The same basic math applies to deglobalization: at a time when global trade talks have stalled and regional trade deals are dying on the vine, countries can try to boost trade by cutting bilateral deals—but this will only partly counteract the global anti-trade trend. And the rise of populists will continue pushing mainstream politicians to be wary of any trade deals: before beginning her 2016 presidential campaign, former U.S. Secretary of State Hillary Clinton had called the TPP “the gold standard” for trade deals; once primary season started, she withdrew her support for the agreement in response to anti-trade populism in the Democratic Party’s base.
The obstacles to reviving the postwar debt boom are even more daunting. The financial crisis of 2008 led to new regulations and new restrictions on lending and made big banks an easy target for populists of all stripes, limiting the room to maneuver for policymakers and financial firms alike. And global debt, although stable, is already quite high, at around 300 percent of GDP. That means that, even if policymakers wanted to do so, it would be politically difficult and perhaps economically destabilizing to trigger a new period of debt expansion.
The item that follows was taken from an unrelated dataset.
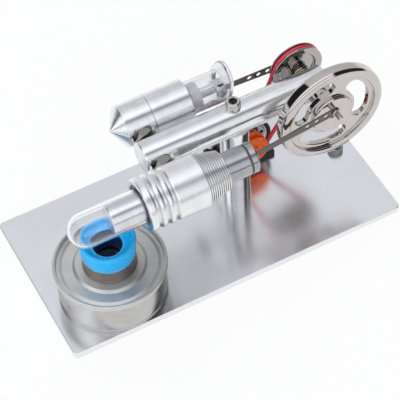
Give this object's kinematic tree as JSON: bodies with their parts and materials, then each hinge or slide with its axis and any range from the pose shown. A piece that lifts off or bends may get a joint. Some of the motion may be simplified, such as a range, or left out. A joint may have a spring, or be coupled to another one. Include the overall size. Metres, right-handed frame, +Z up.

If political leaders can’t summon the words or the courage to explain this slow-growth world to a demanding public, they can at least avoid overpromising on growth and eschew unorthodox policy experiments to achieve it. Some traditional economic policies, such as well-designed tax cuts and deregulation, could help increase productivity and lift growth rates at the margin. But the gains from such policies are unlikely to add up to much. No country will be able to avoid the constraints on growth posed by the Three Ds; the time has come to prepare for life in a post-miracle world.